Task
Copy out all of the data below with no alterations.

Data section

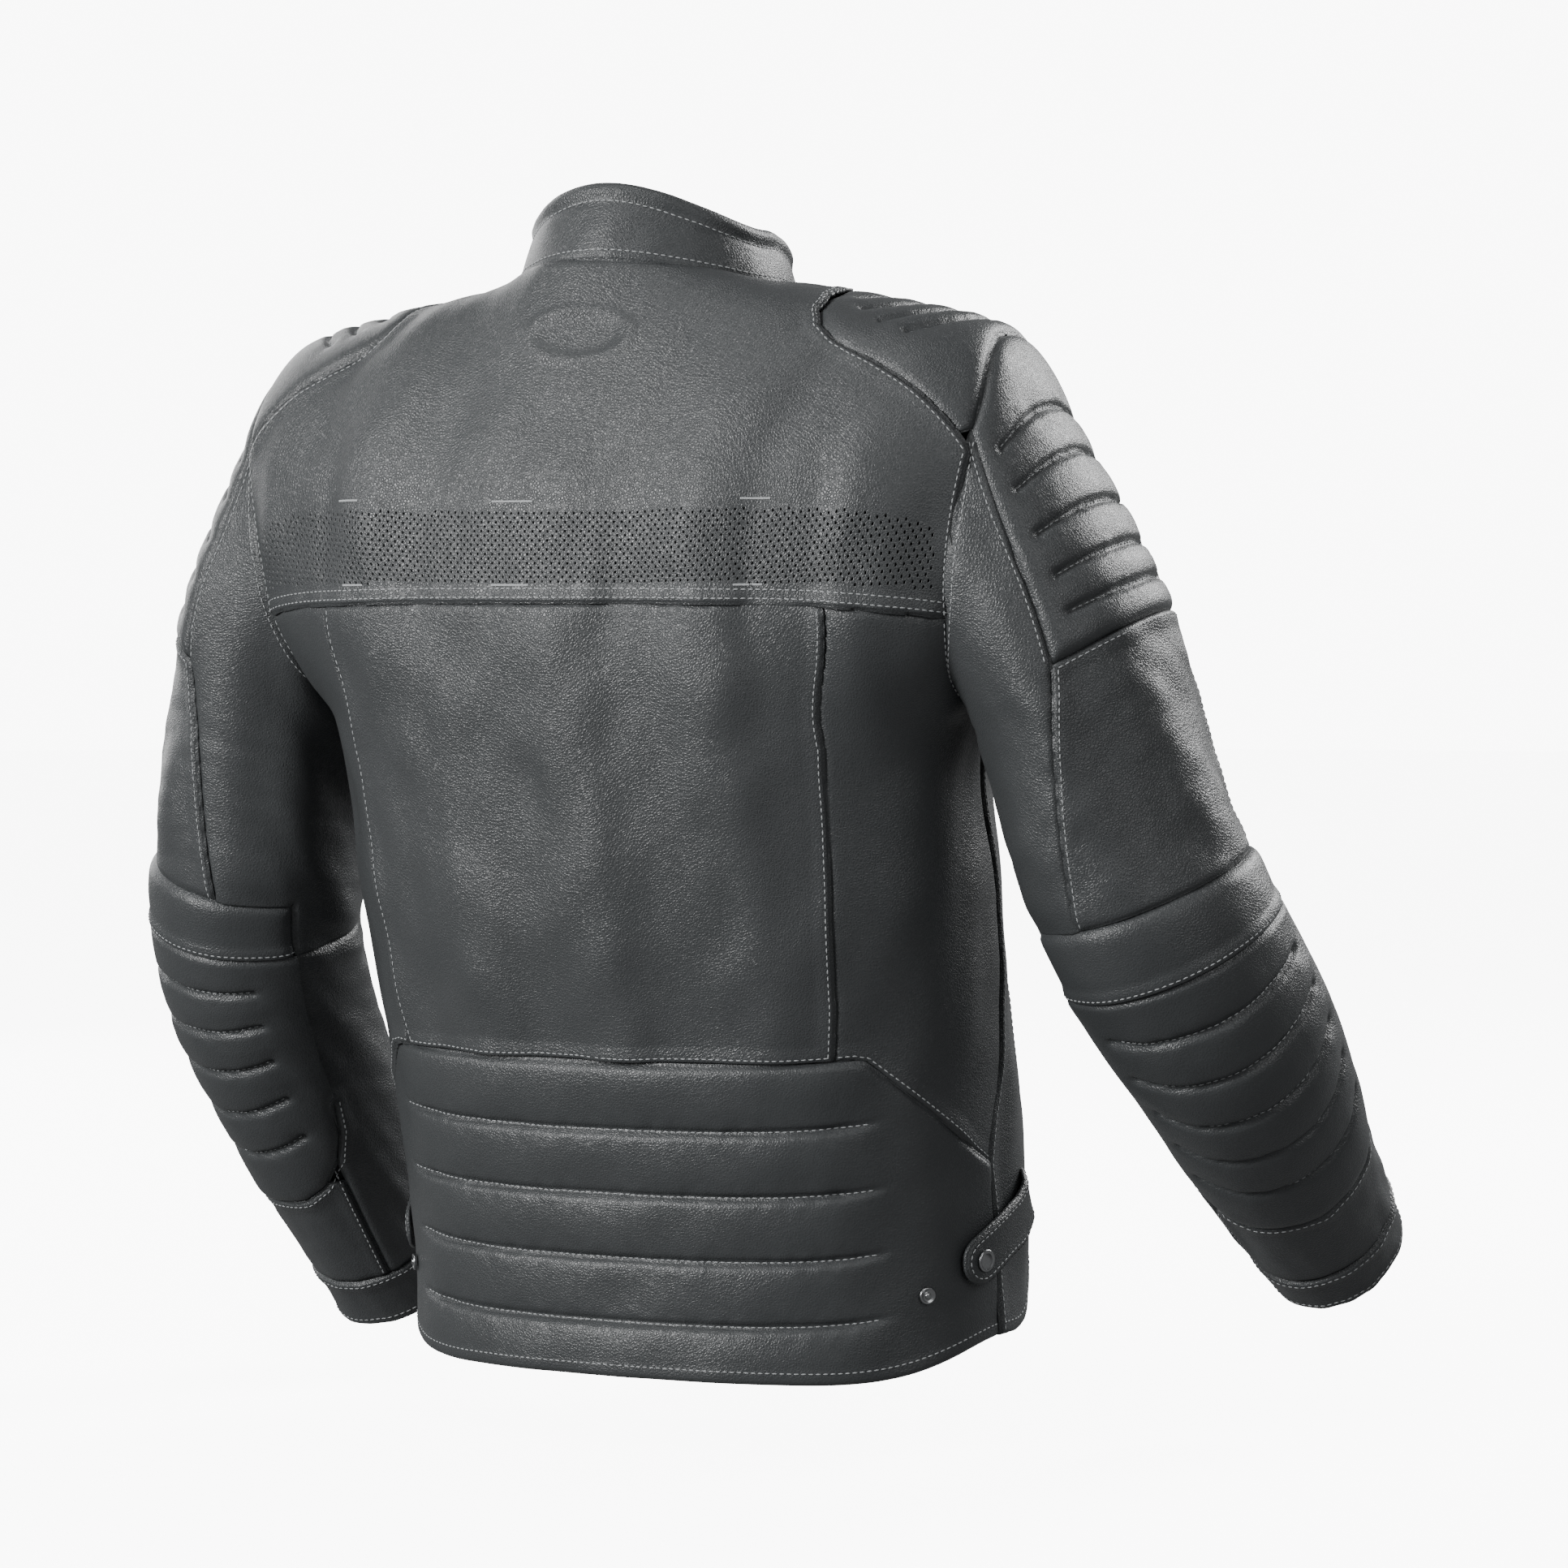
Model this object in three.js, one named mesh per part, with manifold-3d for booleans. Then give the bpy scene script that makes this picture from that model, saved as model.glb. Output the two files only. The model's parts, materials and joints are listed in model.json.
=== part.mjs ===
import * as THREE from 'three';
import { mergeVertices } from 'three/addons/utils/BufferGeometryUtils.js';
import Module from 'manifold-3d';

const wasm = await Module();
wasm.setup();

// Leather riding jacket, worn shape, millimetres.
// The wearer faces -Y, the back is +Y, the wearer's right is -X, Z is up.
// Everything is laid out from the back hem and shifted at the end, so that the hanger loop is the origin.

// Overall sizes
const BACK_LENGTH = 645;      // hem to neck seam down the centre back
const HALF_WIDTH = 189;       // half the width across the waist
const BODY_DEPTH = 230;       // front to back at the waist
const SLEEVE_SWING = 1;       // how far the sleeves stand away from the body, 1 as worn

// Material thicknesses
const LEATHER = 2.2;          // main leather with its glued backing
const PADDED = 6;             // ribbed leather over wadding
const LINING = 1.2;           // quilted lining
const COLLAR_THICKNESS = 4;   // two leathers and stiffening
const PROTECTOR = 9;          // foam protector
const STRAP = 2.2;            // tabs at the waist and collar

// Clearances
const SEAM = 0.42;            // each panel stops this far from its seam line
const LAYER = 1.1;            // sleeve leather to lining
const BODY_LAYER = 1.7;       // body leather to lining
const POUCH = 1.5;            // lining to protector
const SLIP = 0.4;             // metal parts that pass or cover one another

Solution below
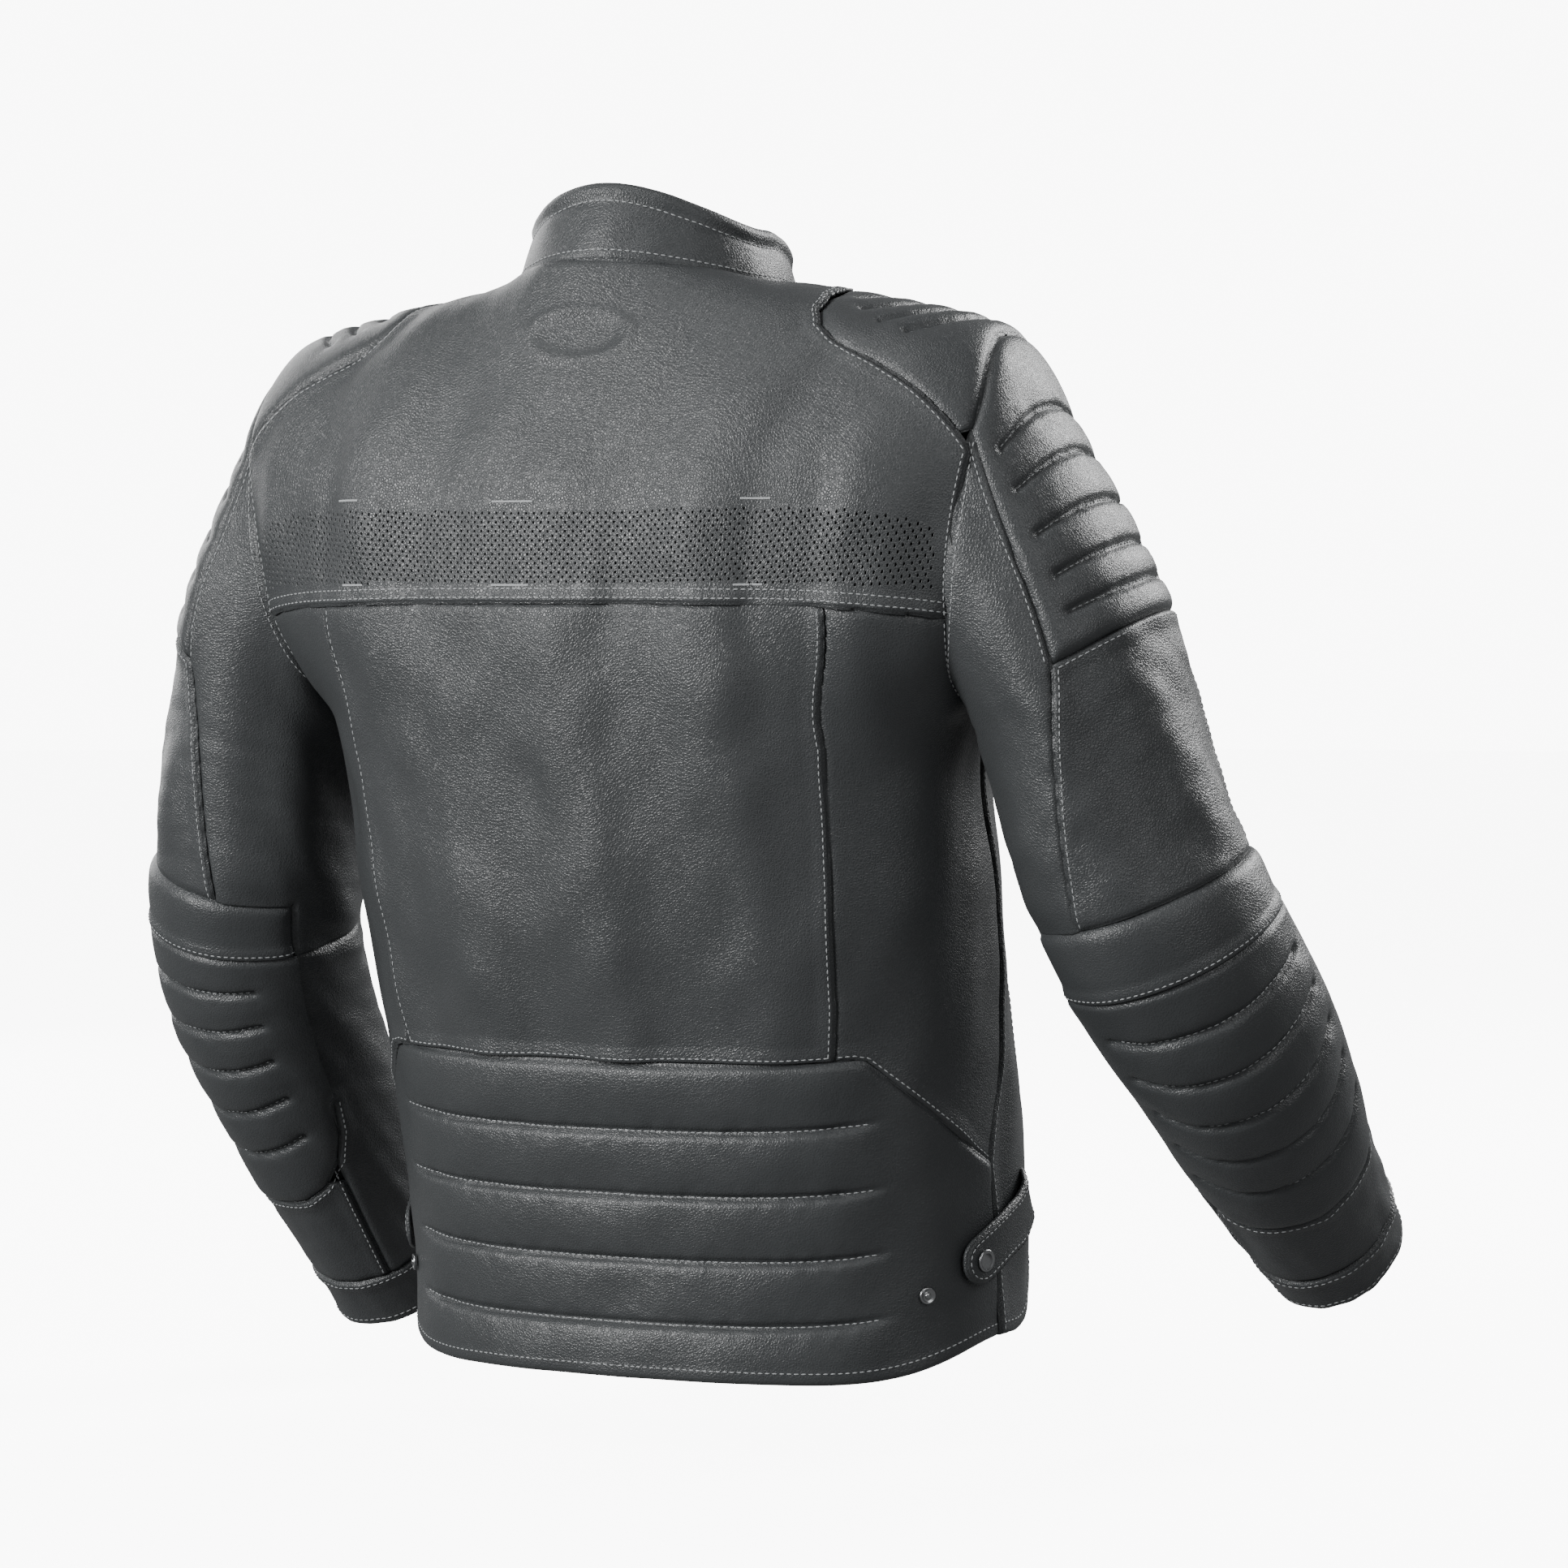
Model this object in three.js, one named mesh per part, with manifold-3d for booleans. Then give the bpy scene script that makes this picture from that model, saved as model.glb. Output the two files only. The model's parts, materials and joints are listed in model.json.
=== part.mjs ===
import * as THREE from 'three';
import { mergeVertices } from 'three/addons/utils/BufferGeometryUtils.js';
import Module from 'manifold-3d';

const wasm = await Module();
wasm.setup();

// Leather riding jacket, worn shape, millimetres.
// The wearer faces -Y, the back is +Y, the wearer's right is -X, Z is up.
// Everything is laid out from the back hem and shifted at the end, so that the hanger loop is the origin.

// Overall sizes
const BACK_LENGTH = 645;      // hem to neck seam down the centre back
const HALF_WIDTH = 189;       // half the width across the waist
const BODY_DEPTH = 230;       // front to back at the waist
const SLEEVE_SWING = 1;       // how far the sleeves stand away from the body, 1 as worn

// Material thicknesses
const LEATHER = 2.2;          // main leather with its glued backing
const PADDED = 6;             // ribbed leather over wadding
const LINING = 1.2;           // quilted lining
const COLLAR_THICKNESS = 4;   // two leathers and stiffening
const PROTECTOR = 9;          // foam protector
const STRAP = 2.2;            // tabs at the waist and collar

// Clearances
const SEAM = 0.42;            // each panel stops this far from its seam line
const LAYER = 1.1;            // sleeve leather to lining
const BODY_LAYER = 1.7;       // body leather to lining
const POUCH = 1.5;            // lining to protector
const SLIP = 0.4;             // metal parts that pass or cover one another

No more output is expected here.